Comme l’indique leur nom latin, auquel Charbonneau tient, la question des media n’est autre que celle des moyens et des fins qui le travailla jusqu’à celle de sa vie. La Société médiatisée développe vers 1986 des aperçus qui parsemaient en 1980 Le Feu vert, Autocritique du mouvement écologique comme jouet d’un effet de mode propre à mousser la consommation et à émousser la contestation, le vert se portant bien pour apaiser les consciences à bon marché. Bref, « une action ayant pour fin le changement social qui se contenterait d’obtenir l’accès aux media […] serait vite récupérée par l’état social qu’elle prétendait transformer ».[1] Lui-même irrécupérable et donc illustre inconnu, Charbonneau s’excuse dans Le Feu vert de se référer souvent à ses propres œuvres, même inédites ou publiées à compte d’auteur (comme le sera La Société médiatisée), sur les questions qui lui tiennent à cœur : « Quand on croit avoir à dire et qu’on ne peut compter sur les haut-parleurs qui tiennent aujourd’hui lieu de vox populi l’on n’est jamais mieux servi que par soi-même. »[2] Ce silence radio entourant sa parole par la force des choses était dans la nature « des techniques qui, facilitant la concentration comme l’informatique, menacent les libertés », comme « les media dont l’écologie n’a guère poussé la critique, alors que son action, par souci d’atteindre le public, s’est largement déterminée en fonction de la tribune qu’ils lui offraient ».[3]

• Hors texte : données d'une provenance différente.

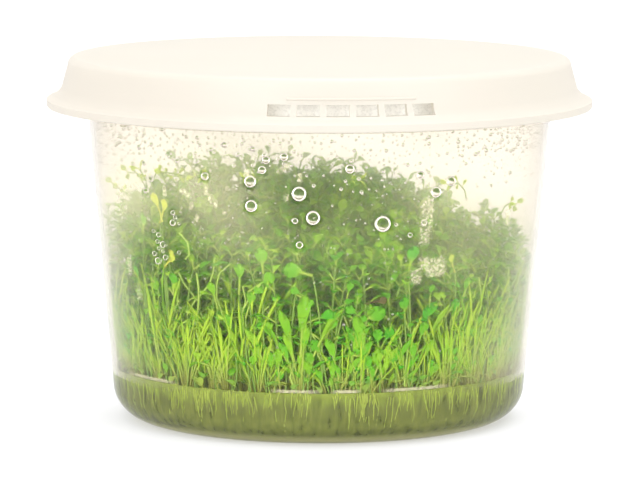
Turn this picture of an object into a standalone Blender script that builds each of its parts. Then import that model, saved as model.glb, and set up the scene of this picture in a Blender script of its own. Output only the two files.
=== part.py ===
"""Round culture tub with a push-on lid, a bed of agar gel and a stand of small carpet plants.

Units are metres and +Z is up. The origin is the centre of the tub's underside, and -Y is the front.
"""

import math
import random

import bmesh
import bpy
from mathutils import Matrix, Vector

MM = 0.001
GAP = 0.3 * MM  # between pieces that touch on the real object
EDGE = 0.4 * MM  # width of the small rounded edges of the mouldings
STEPS = 44  # facets round every turned piece

# Tub
BASE_RADIUS = 40.3 * MM  # flat part of the underside
CORNER_RADIUS = 8.4 * MM  # rounded corner between underside and wall
WALL_THICKNESS = 1.0 * MM
WALL_FOOT_RADIUS = BASE_RADIUS + CORNER_RADIUS
WALL_TOP_RADIUS = 54.6 * MM  # outside, just under the collar
COLLAR_HEIGHT = 72.8 * MM  # underside of the collar at the wall
COLLAR_RADIUS = 62.4 * MM
COLLAR_THICKNESS = 1.0 * MM
COLLAR_RISE = 0.6 * MM  # the collar tilts up towards its edge
NECK_RADIUS = 54.8 * MM  # inside of the mouth
RIM_HEIGHT = 84.0 * MM
RIM_RADIUS = 57.2 * MM
RIM_BEAD = 1.6 * MM

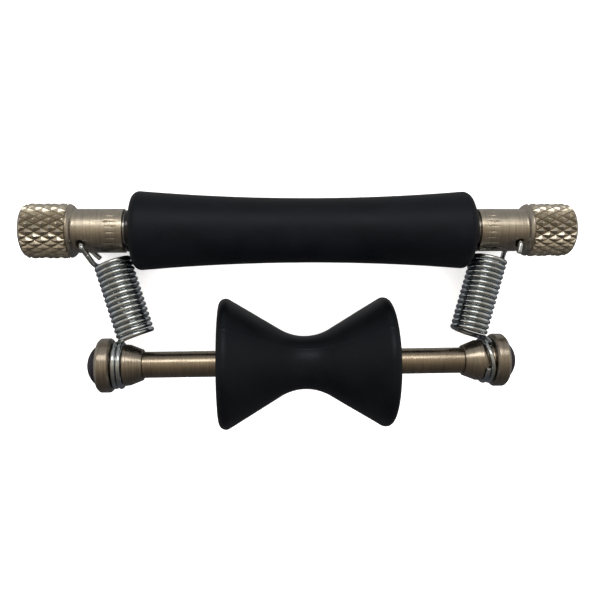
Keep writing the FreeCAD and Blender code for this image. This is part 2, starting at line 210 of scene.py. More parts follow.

J’ai pour ma part saisi l’occasion d’offrir à Charbonneau celle d’un magazine montréalais auquel je collaborais en vue d’un dossier « Mass media : information, manipulation, spectacle »[4], si bien que la fin 1991 vit la publication simultanée de deux articles sur le sujet, celui réédité ici complétant un autre paru dans Combat Nature.[5] Il pourrait bien en rester d’autres à exploiter dans des publications protestantes des années 1950 ou écologiques des années 1970. Or toute cette problématique est énoncée dès le premier article de Charbonneau dans Esprit, inaugurant la collaboration à la principale revue du mouvement personnaliste de ses groupes locaux par des textes tirés de leurs organes, puisque ceux du Sud-Ouest avaient tôt fait d’investir dans une « pierre à polycopier » en vue d’échanger entre eux.[6] Charbonneau songe encore en 1991 à ce modèle mis en œuvre en 1934, écrivant : « À nous de créer notre réseau de communication en retrouvant l’usage de la parole, de la lecture, de l’écriture. Certaines techniques récentes (l’imprimante, la photocopie) pourraient aider à le faire. »[7] Lire la suite

André Vitalis, préface à « La Société médiatisée »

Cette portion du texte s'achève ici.